Athens County Child Advocates Program Sees Big Cut In Funding< < Back to
ATHENS, Ohio (WOUB) — A program that works with abused or neglected children who are in the court system has been hit with a dramatic decrease in funding.
Athens County’s Court Appointed Special Advocates has had its funding cut by 30% in back-to-back fiscal years. The program’s grant money went from $230,000 to an expected $77,00 this year.
Juvenile Court Judge Zach Saunders has worked with CASA volunteers in the courtroom often and found this cut disappointing.
“It breaks my heart. No victim organization should suffer those cuts,” he said. “When we talk about it, it’s detrimental to local communities because that funding, when it trickles down and even in southeast Ohio, we get the bottom of the barrel.”
Jenny Stotts, executive director of the Athens County CASA program, said the cuts could do significant damage to a service that offers great benefits for children.

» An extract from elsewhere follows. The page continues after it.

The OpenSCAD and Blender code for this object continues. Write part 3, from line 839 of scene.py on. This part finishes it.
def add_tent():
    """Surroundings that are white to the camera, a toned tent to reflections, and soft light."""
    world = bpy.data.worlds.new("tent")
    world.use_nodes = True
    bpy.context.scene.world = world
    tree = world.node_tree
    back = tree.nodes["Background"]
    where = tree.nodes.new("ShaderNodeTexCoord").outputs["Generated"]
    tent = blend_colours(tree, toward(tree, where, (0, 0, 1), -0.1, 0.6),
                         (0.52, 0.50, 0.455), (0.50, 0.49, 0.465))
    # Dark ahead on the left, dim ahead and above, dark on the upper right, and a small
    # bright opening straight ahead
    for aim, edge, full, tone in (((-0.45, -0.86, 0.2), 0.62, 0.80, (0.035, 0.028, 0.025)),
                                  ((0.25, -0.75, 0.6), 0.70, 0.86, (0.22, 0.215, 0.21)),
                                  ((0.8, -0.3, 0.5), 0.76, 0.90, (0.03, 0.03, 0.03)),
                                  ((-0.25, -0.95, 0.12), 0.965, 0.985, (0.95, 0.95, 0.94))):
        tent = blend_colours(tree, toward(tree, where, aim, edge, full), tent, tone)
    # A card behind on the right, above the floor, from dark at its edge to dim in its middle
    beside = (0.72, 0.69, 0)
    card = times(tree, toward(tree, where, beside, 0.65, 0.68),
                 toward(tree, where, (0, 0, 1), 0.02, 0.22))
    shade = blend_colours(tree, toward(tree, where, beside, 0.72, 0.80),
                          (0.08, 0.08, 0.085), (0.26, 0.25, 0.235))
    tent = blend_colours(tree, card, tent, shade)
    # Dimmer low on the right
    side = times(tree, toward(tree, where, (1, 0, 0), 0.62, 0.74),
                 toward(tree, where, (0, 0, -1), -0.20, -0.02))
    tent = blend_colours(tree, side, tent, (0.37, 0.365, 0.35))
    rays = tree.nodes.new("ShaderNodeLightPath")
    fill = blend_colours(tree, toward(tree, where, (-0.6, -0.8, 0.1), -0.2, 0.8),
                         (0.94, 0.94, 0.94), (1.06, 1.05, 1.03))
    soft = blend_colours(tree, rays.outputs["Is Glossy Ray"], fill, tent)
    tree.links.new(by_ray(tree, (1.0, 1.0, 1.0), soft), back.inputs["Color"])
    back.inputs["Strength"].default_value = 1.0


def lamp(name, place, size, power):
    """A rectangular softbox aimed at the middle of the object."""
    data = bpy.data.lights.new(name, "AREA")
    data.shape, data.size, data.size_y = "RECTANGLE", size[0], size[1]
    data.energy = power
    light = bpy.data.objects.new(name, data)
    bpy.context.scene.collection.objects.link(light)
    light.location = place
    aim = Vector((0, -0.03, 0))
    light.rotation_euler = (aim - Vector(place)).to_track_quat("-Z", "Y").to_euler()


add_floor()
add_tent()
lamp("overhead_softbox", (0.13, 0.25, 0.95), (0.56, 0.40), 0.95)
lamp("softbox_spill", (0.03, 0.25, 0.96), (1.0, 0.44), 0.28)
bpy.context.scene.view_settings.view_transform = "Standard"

“Kids tend to stay in substitute care for fewer months than if they don’t have a CASA volunteer. They tend to have more of their educational needs met, and are more likely to pass all their grades at school,” she said. “Here in Athens County, they are more likely to be permanently placed with their siblings. They’re more likely to get more court-ordered services earlier on when a CASA volunteer is there.”

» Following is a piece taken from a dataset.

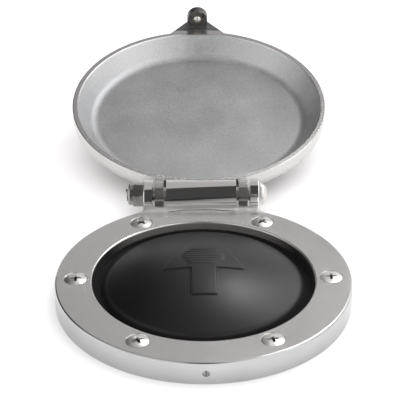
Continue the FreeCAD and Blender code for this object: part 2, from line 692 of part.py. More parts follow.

CASA is seeking help from the Athens County Board of Commissioners. Board President Lenny Eliason said he hopes to be able to support the program.
“We’ve always been supportive of it and we think it’s an important program,” he said. “Kids always need help and need advocates in the court. Any organization that advocates for the needs of the child is very helpful.”
Stotts believes the program has the ability to promote positive change through the kids.
“I truly believe in people and their capacity to change the world,” she said. “The world sounds like such a big thing, but the work our CASA’s do, the world can be one person.”